Novel hermetically sealed device to realize unconventional phonon blockade at near-micron dimensions and milli Kelvin temperatures
Jayant K. Nema, Srijan Gupta, Riya Thakkar, Prabhu Rajagopal

TL;DR
This paper introduces a hermetically sealed device design with charged membranes operating at near-micron scales and milliKelvin temperatures, enabling the generation of antibunched single phonons for quantum applications.
Contribution
It presents a novel device architecture and analytical framework for phonon antibunching, with scalable design considerations for quantum phononics.
Findings
Design achieves phonon antibunching at near-micron sizes
Upscaling is possible at the cost of higher operating temperatures
Potential for quantum sensing and computing applications
Abstract
We propose a novel design for a hermetically sealable device consisting of charged linear and nonlinear membranes driven in the Gigahertz range in vacuum setting, as a source of antibunched single phonons.

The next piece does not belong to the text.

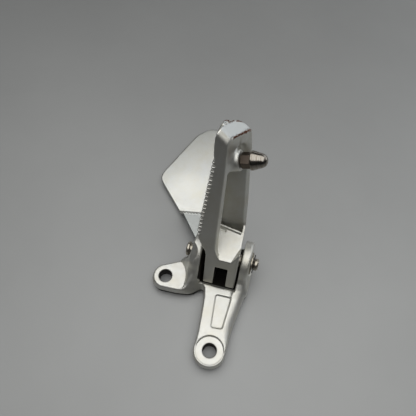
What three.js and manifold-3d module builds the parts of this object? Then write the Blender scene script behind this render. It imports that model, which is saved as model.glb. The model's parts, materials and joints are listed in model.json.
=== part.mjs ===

Constraints for effecting phonon antibunching are found using the stationary Liouville-von Neumann master equation. Using analytical calculations, material and geometry optimization we show that sizes of the proposed system can be upscaled to near-micrometer range, in a trade-off with the system operating temperature. The results are significant to realize quantum Phononics which has much promise as a modality for sensing and computing applications.